One of the commendable features of Bones is its nuanced prose, although at times it seems to lack brevity and precision. A flatness of tone pervades the first 120 or so pages. Anam's language is at its best and replete with lyricism when she offers detailed descriptions of Diana, or the decommissioned ship, named Grace. Her metaphors and images are pictorial where the fossils, for instance, "like fairytale crumbs....began to emerge from the rock". (67)

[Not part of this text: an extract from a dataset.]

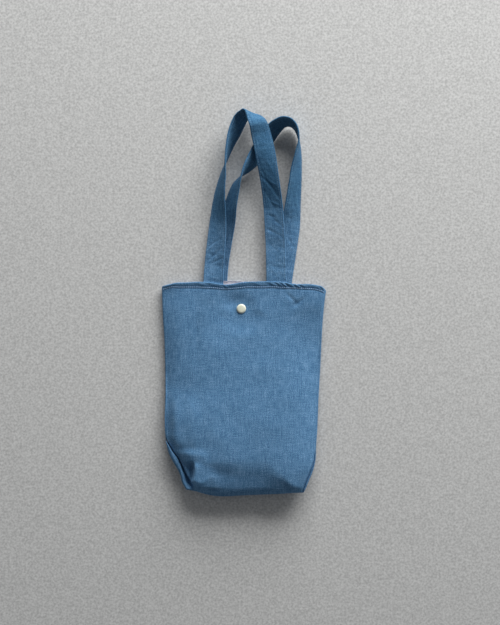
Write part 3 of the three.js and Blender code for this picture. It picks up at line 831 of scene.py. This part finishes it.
def socketProfile():
    # well that takes the stud's head, in a ring that rises to a flange under the cloth
    flange, neck, top = snap["flange"] / 2, snap["stud"] / 2, snap["socketHeight"]
    return [(0.01, 1.85), (neck + 0.1, 1.85), (neck + 0.25, 1.6), (neck + 0.25, 0.3),
            (neck + 0.4, 0.05), (neck + 0.9, 0), (flange - 1.2, 0), (flange - 0.7, 0.2),
            (flange - 0.6, 0.6), (flange - 0.65, top - 0.7), (flange - 0.2, top - 0.5),
            (flange, top - 0.25), (flange - 0.1, top), (0.01, top)]


capFront = turned("snap_cap_front", capProfile(snap["capDome"]), snap["frontSeat"], 1, creamEnamel)
capBack = turned("snap_cap_back", capProfile(snap["backDome"]), snap["backDome"], -1, creamEnamel)
studPiece = turned("snap_stud", studProfile(), snap["flangeBottom"], 1, nickel)
socketPiece = turned("snap_socket", socketProfile(), snap["socketBottom"], 1, nickel)
print("press stud made")


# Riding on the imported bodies


def bend(piece):
    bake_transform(piece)


for piece in (outerFrontLeft, liningFrontLeft, hemLeftStitches):
    bend(piece)
for piece in (outerFrontRight, liningFrontRight, hemRightStitches):
    bend(piece)
for piece in (frontStrap, frontStitches):
    bend(piece)
for piece in (backStrap, backStitches):
    bend(piece)
for piece in (outerBack, liningBackPanel, hemBackStitches, studPiece, capBack):
    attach(piece, "back")
for piece in (capFront, socketPiece):
    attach(piece, "front")

for piece, node, finish in (
        (outerFrontLeft, "outer_front", "linen"), (outerFrontRight, "outer_front", "linen"),
        (outerBack, "outer_back", "linen"), (liningFrontLeft, "lining_front", "cotton"),
        (liningFrontRight, "lining_front", "cotton"), (liningBackPanel, "lining_back", "cotton"),
        (frontStrap, "front_handle", "linen"), (backStrap, "back_handle", "linen"),
        (capFront, "front_snap_cap", "snap_cap"), (capBack, "back_snap_cap", "snap_cap"),
        (socketPiece, "front_snap_socket", "snap_metal"), (studPiece, "back_snap_stud", "snap_metal")):
    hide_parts(node)


# Studio

studio = {
    # metres and watts, but for the floor: its half width and its level are in mm
    "floor": "#cfcfcd", "floorReach": 6000, "floorLevel": -0.6,
    "cameraHeight": 2.2, "imageHeight": 0.78125, "picture": (500, 625), "centre": (0.00625, 0.095),
    "filmMm": 24, "key": (0.85, 2.6, 1.0), "aim": (-0.1, 0, 0), "keySize": (3.0, 1.4), "keyPower": 152,
    "sky": "#eef1f6", "fill": 0.175,
}


def backdropCloth(name, tone):
    # Heavy plain-weave backdrop cloth: pale grey, matt, flecked by its uneven yarns
    material, tree = newMaterial(name)
    place = addNode(tree, "ShaderNodeTexCoord").outputs["Object"]
    flecks = addNode(tree, "ShaderNodeTexNoise", {"Scale": 380.0, "Detail": 2.0, "Roughness": 0.6},
                     {"Vector": place})
    colour = addNode(tree, "ShaderNodeValToRGB", {}, {"Fac": flecks.outputs["Fac"]})
    for stop, position, level in zip(colour.color_ramp.elements, (0.3, 0.7), (0.8, 1.2)):
        stop.position, stop.color = position, tuple(level * c for c in linear(tone)[:3]) + (1,)
    shader = addNode(tree, "ShaderNodeBsdfPrincipled", {"Roughness": 0.9, "Specular IOR Level": 0.1},
                     {"Base Color": colour.outputs["Color"]})
    addNode(tree, "ShaderNodeOutputMaterial", {}, {"Surface": shader.outputs[0]})
    return material


def addStudio():
    reach, level = studio["floorReach"], studio["floorLevel"]
    corners = [(-reach, -reach, level), (reach, -reach, level), (reach, reach, level), (-reach, reach, level)]
    cloth = backdropCloth("backdropCloth", studio["floor"])
    floor = addPiece("floor", np.array(corners), np.array([[0, 1, 2, 3]]), cloth)
    scene = bpy.context.scene
    world = scene.world or bpy.data.worlds.new("studioWorld")
    scene.world = world
    world.use_nodes = True
    nodes = world.node_tree.nodes
    background = nodes.get("Background") or nodes.new("ShaderNodeBackground")
    background.inputs["Color"].default_value = linear(studio["sky"])
    background.inputs["Strength"].default_value = studio["fill"]

    lamp = bpy.data.lights.new("keyLamp", "AREA")
    lamp.shape = "RECTANGLE"
    lamp.size, lamp.size_y = studio["keySize"]
    lamp.energy = studio["keyPower"]
    key = bpy.data.objects.new("keyLamp", lamp)
    key.location = studio["key"]
    aim = np.array(studio["aim"]) - np.array(studio["key"])
    tilt, turn = math.acos(-aim[2] / np.linalg.norm(aim)), math.atan2(aim[1], aim[0]) - math.pi / 2
    key.rotation_euler = (tilt, 0, turn)
    scene.collection.objects.link(key)

    lens = bpy.data.cameras.new("photoCamera")
    wide, high = studio["picture"]
    lens.sensor_fit = "VERTICAL"
    lens.sensor_height = studio["filmMm"]
    lens.sensor_width = studio["filmMm"] * wide / high
    lens.lens = studio["filmMm"] * studio["cameraHeight"] / studio["imageHeight"]
    camera = bpy.data.objects.new("photoCamera", lens)
    camera.location = (*studio["centre"], studio["cameraHeight"])
    scene.collection.objects.link(camera)
    scene.camera = camera
    scene.view_settings.view_transform = "Standard"


addStudio()
print("studio made")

In this book, Anam's characters hail from diverse strata of society, possessing their distinct shortcomings and prejudices; for example, Zubaida's upper-class mother-in-law Dolly does not hesitate to condemn Zubaida's origin as 'bad background,' once her post-marriage affair with Elijah is revealed. On the other hand, Anwar's mother pressurises his son to divorce his 'darkie wife' since she has not begotten any heir to the family. These insular mindscapes of the characters, here, parallel the condition of the post-independent cityscape where despite Ghulam Azam's death, the country remains "troubled as it has ever been." (402)

Finally, the title, I must say, is carefully chosen as it reminisces the predominant themes and concerns of the novel. It is the bones of Diana, the remnants of the shattered ship (Grace) that eventually led Zubaida to the discovery of her 'self,' her origins. They appear in Zubaida's life with unparalleled grace, offering her insights into the intricacies of human relationships and histories: "that's what happens . . . when you fall in love . . . suddenly there is a thread connecting your life and all the lives that went before you and all the lives that will follow" (403). Thus in the end, Zubaida is able to imagine an alternative notion of belonging, assuming her life not as a frozen entity, rather as a continuum of things that are past and at the same time, present.

Natasha Afrin is Lecturer, Institute of English and Other Languages, Rajshahi University.